This means that a WAsP 10.2 calculation would calculate up to around 10% lower AEP at an offshore site, if the data basis were onshore.

The changes are, of course, not serious as long data is used in the same environment it comes from (e.g., offshore for offshore). But, it should be mentioned that, in the coastal region, where there is part water and part land, quite unpredictable changes can be seen. Here, it will be especially important to use the same WAsP version for generation of windstatistics.

From the tables, it is also seen that, with large hub heights (>100m), WAsP 10.2 calculates slightly lower wind speeds than WAsP 9 – this is so both on and offshore have a general modification of the stability correction model. Based on quality test data in an offshore environment and from tall masts, this correction appears to give a better reproduction of the measurements.
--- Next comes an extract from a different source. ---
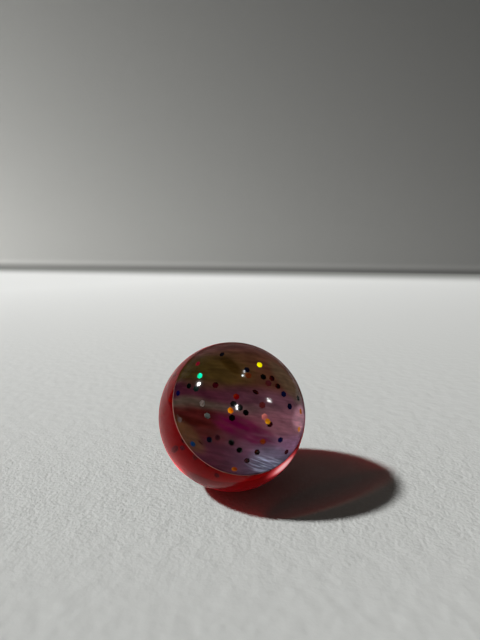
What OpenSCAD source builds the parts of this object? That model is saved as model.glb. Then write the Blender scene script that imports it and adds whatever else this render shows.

Image: Test case calculations showing the WAsP stability model shift


The example above illustrates the improvement regarding smoothing the stability model shift. Two turbines just 200m apart, both around 4 km offshore, are calculated. In sector 5, there is a roughness change from class 0 to class 0.4 at a 10 km distance. The graphs show the ratio of the calculated AEP between WAsP9/WAsP10.2. Looking at the rose, it is seen that, in sector 5, what happens for the two turbines is very different. This is where the distance to the roughness change in sector 5 is just around 10 km. A change from 0 to a higher class decides that WASP 9 shall change between on- and offshore stability in that direction. The parameter: “Width of coastal zone” decides this and can be changed, but the default is 10 km. It’s an obvious inconsistence, which is in WAsP 9, but not in WAsP 10.2. But, the graph also shows how the calculation results are smaller in general with WAsP 9 when the wind come from land, while the 9 and 10.2 results are the same when wind comes from the open sea.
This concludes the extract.